To keep that from occurring, President-elect Barack Obama has pushed Congress to release the second half of the $700 billion financial rescue package, gaining a victory on Thursday when the Senate rejected an effort to block release of the second $350 billion.
Obama also wants Congress to pass a sweeping economic stimulus bill. House Democrats, working closely with Obama, on Thursday unveiled a proposal calling for $825 billion in federal spending and tax cuts over the next two years to revive the moribund economy.
Economists believe inflation will slow even further this year as long as energy prices don't shoot up again. While a global recession is expected to depress energy demand, analysts said a supply disruption in the volatile Middle East is always a threat that could send prices higher.
Oil prices are more than $100 per barrel below their all-time high of $147 a barrel hit in mid-July. Average gas prices are around $1.80 per gallon, compared with $3.05 a year ago, according to auto club AAA, the Oil Price Information Service and Wright Express. Analysts predict gas prices will fall in coming months, further helping to contain inflation.
While the big drop in prices at the pump acts like a tax break, giving consumers money they can spend elsewhere, the weak economy and soaring layoffs are keeping them from spending in other areas. That has translated into tough times for the nation's retailers.
This week alone, department store chain Gottschalks Inc. put itself up for sale and said it had filed to reorganize in a Chapter 11 bankruptcy, discount clothing chain Goody's Family Clothing filed for Chapter 11 protection, luxury retailer Tiffany & Co. lowered its year-end profit forecast and Neiman Marcus Group Inc. said it was cutting about 375 jobs.

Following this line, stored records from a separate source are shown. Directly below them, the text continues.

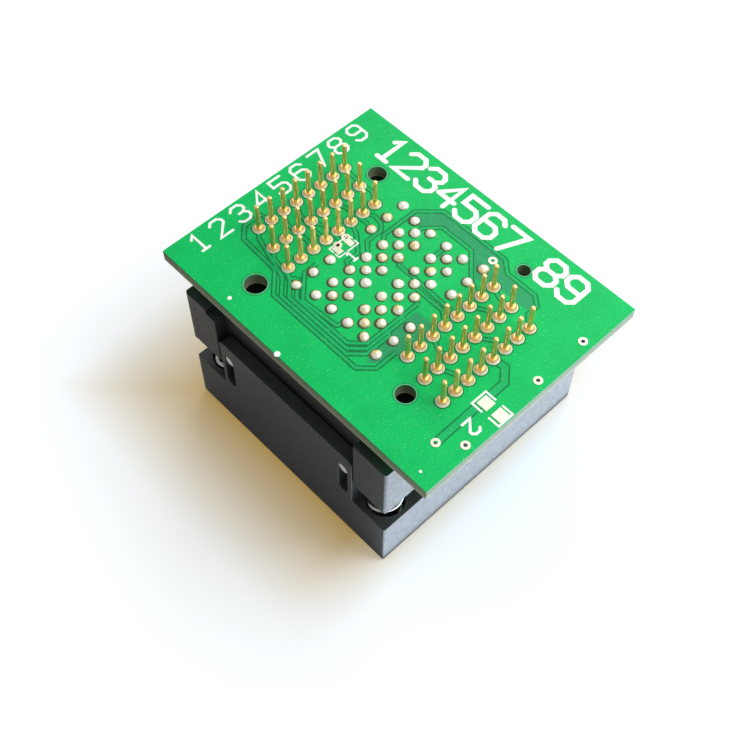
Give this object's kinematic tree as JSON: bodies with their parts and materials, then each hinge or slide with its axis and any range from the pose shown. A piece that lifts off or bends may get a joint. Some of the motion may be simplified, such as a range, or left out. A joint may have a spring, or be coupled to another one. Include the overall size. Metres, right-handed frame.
{
  "type": "open-top test socket on a pin adapter board",
  "caption": "Test socket with a spring-loaded push cover and two swinging latches, soldered to an adapter board with two groups of round header pins; stands upside down on its cover.",
  "frame": {"origin": "on the socket axis (centre of the contact field), in the plane of the cover's flat face on which the part stands", "axes": "+Z from the cover's face towards the header pins, +X along the long side of the adapter board, +Y along its short side"},
  "size_m": [0.0328, 0.026, 0.0222],
  "materials": {
    "board_mask": "satin green solder mask on glass-fibre laminate",
    "gold_pin": "gold-plated turned brass",
    "tin_pad": "tinned copper",
    "solder": "bright solder",
    "housing_black": "matt black moulded plastic",
    "cover_black": "matt black moulded plastic",
    "holder_black": "matt black moulded plastic",
    "latch_black": "matt black moulded plastic",
    "contact_gold": "gold-plated contact",
    "steel": "ground stainless steel",
    "spring_steel": "drawn stainless spring wire"
  },
  "bodies": {
    "base": {"adapter_board": "board_mask", "pin_pads": "tin_pad", "pin_solder_joints": "solder", "header_pins_left": "gold_pin", "header_pins_right": "gold_pin", "contact_solder_joints": "solder", "component_pads": "tin_pad", "via_rings": "tin_pad", "lead_guide": "holder_black", "base_housing": "housing_black", "contact_holder": "holder_black", "contact_barrels": "contact_gold", "seat_springs": "spring_steel", "shaft_left": "steel", "shaft_right": "steel", "corner_spring_1": "spring_steel", "corner_spring_2": "spring_steel", "corner_spring_3": "spring_steel", "corner_spring_4": "spring_steel"},
    "cover": {"cover_frame": "cover_black", "drive_pin_left": "steel", "drive_pin_right": "steel"},
    "latch_left": {"latch_left": "latch_black"},
    "latch_right": {"latch_right": "latch_black"},
    "seat": {"ic_seat": "holder_black"},
    "contacts": {"contact_plungers": "contact_gold"}
  },
  "joints": [
    {"name": "cover_slide", "type": "slide", "parent": "base", "child": "cover", "axis": [0, 0, 1], "range_m": [0, 0.0032], "stiffness_N_per_m": 1000, "springref_m": -0.006, "deforming": ["corner_spring_1", "corner_spring_2", "corner_spring_3", "corner_spring_4"]},
    {"name": "latch_left_pivot", "type": "hinge", "parent": "base", "child": "latch_left", "pos_m": [-0.0076, 0, 0.0108], "axis": [0, 1, 0], "range_deg": [0, 47.93]},
    {"name": "latch_right_pivot", "type": "hinge", "parent": "base", "child": "latch_right", "pos_m": [0.0076, 0, 0.0108], "axis": [0, -1, 0], "range_deg": [0, 47.93]},
    {"name": "seat_float", "type": "slide", "parent": "base", "child": "seat", "axis": [0, 0, 1], "range_m": [0, 0.0004], "stiffness_N_per_m": 400, "springref_m": -0.001, "deforming": ["seat_springs"]},
    {"name": "contact_press", "type": "slide", "parent": "base", "child": "contacts", "axis": [0, 0, 1], "range_m": [0, 0.0004]}
  ],
  "couplings": [
    {"joint": "latch_left_pivot", "follows": "cover_slide", "rad_per_m": 261.39},
    {"joint": "latch_right_pivot", "follows": "cover_slide", "rad_per_m": 261.39},
    {"joint": "contact_press", "follows": "seat_float", "ratio": 1}
  ]
}
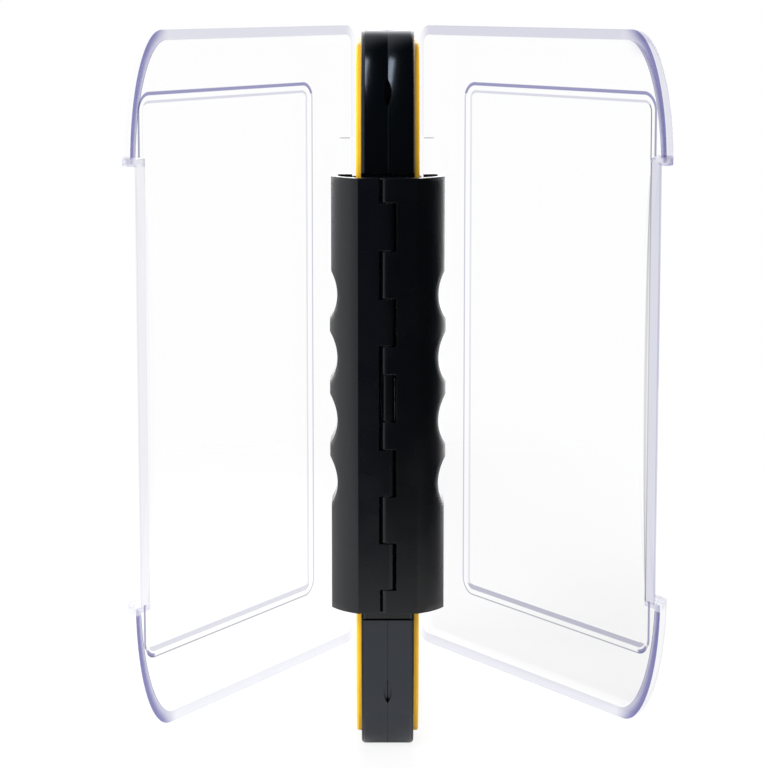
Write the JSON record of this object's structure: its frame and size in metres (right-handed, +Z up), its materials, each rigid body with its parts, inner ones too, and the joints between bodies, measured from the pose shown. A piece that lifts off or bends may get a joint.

Last week, Macy's Inc. said it will close 11 underperforming stores in nine states, affecting 960 employees.
Also last week, Wal-Mart Stores Inc. reported smaller-than-expected sales gains in December. Other retailers, including Sears Holding Corp., which operates Sears and Kmart stores, Saks Inc. and Gap Inc. reported big sales declines, wrapping up the worst holiday shopping season in at least four decades.